Commutators and wave function

1. Aug 3, 2011

atomicpedals

1. The problem statement, all variables and given/known data

Using the results of the previous problem, find [x,p2 ] and from that determine [x,p2 ]$\psi$(x)

2. Relevant equations

The solution to the previous problem was [A,BC]=[A,B]C+B[A,C]

3. The attempt at a solution

As I'm suppose to use the results of the previous problem I think what I need to do is

[x,pp]=[x,p]p+p[x,p]

But that doesn't really seem right to me... shouldn't this lead me to an identity (it doesn't say but usually in a QM problem p is momentum and this would seem to be leading to a wave equation in momentum space). If I really am approaching this the correct way, then how should I treat [x,p2 ]$\psi$(x)?

2. Aug 3, 2011

George Jones

Staff Emeritus
What is [x,p]?

3. Aug 3, 2011

George Jones

Staff Emeritus
Yes, you are on the right track. I should have started my previous post with this.

4. Aug 3, 2011

atomicpedals

My first instinct is to answer [x,p]=-[p,x]...but I don't think that was what you were asking?

5. Aug 3, 2011

George Jones

Staff Emeritus
While this true, you need to evaluate [x,p] explicitly. The answer is something simple, and will have been covered earlier in your text/course.

6. Aug 3, 2011

atomicpedals

Am I correct in thinking that x is position and p momentum?

7. Aug 3, 2011

atomicpedals

The canonical commutation? [x,p]=i $\hbar$

8. Aug 3, 2011

George Jones

Staff Emeritus
Yes; now, use this in the expression at the end of your first post.

9. Aug 4, 2011

atomicpedals

(i $\hbar$)p+p(i $\hbar$) ?

10. Aug 4, 2011

George Jones

Staff Emeritus
Right, but remember that $\left[ x , p \right] = i\hbar$ really means $\left[ x , p \right] = i\hbar I$, where $I$ is the identity operator.

11. Aug 4, 2011

atomicpedals

So in the first part I then end up with a result of

(i $\hbar$ I)p + p(i $\hbar$ I)

Do the standard rules of algebra apply here allowing me to combine this?

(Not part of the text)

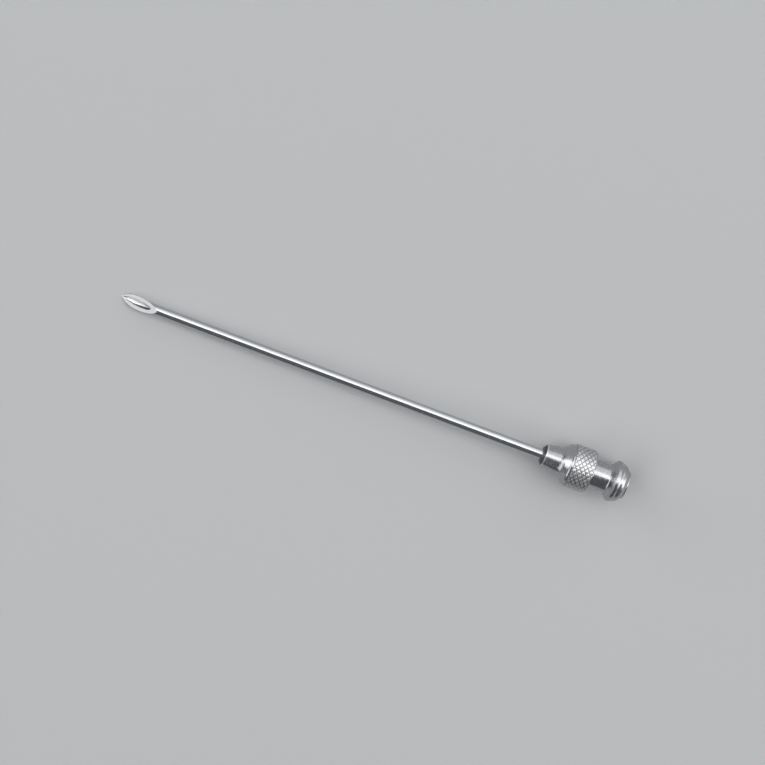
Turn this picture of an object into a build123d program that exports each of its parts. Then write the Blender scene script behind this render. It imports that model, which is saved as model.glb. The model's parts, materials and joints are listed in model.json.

Then for the second part is my result just the combined result with the $\psi$(x)? (a complex wave equation in momentum space?)

12. Aug 4, 2011

George Jones

Staff Emeritus
Yes, $i\hbar I$ commutes with all operators, and $IA = A$ for all operators $A$.
$\psi \left( x \right)$ is a complex wave function (not equation) in position space (since $\psi$ is a function of position $x$). What is the position space representation of the momentum operator, i.e., $p = ?$ This also will have been covered earlier in your text/course.

13. Aug 5, 2011

atomicpedals

I think I'm starting to grasp this. It seems like the final solution is heading towards something similar to px = i $\hbar$ $\partial$/$\partial$x .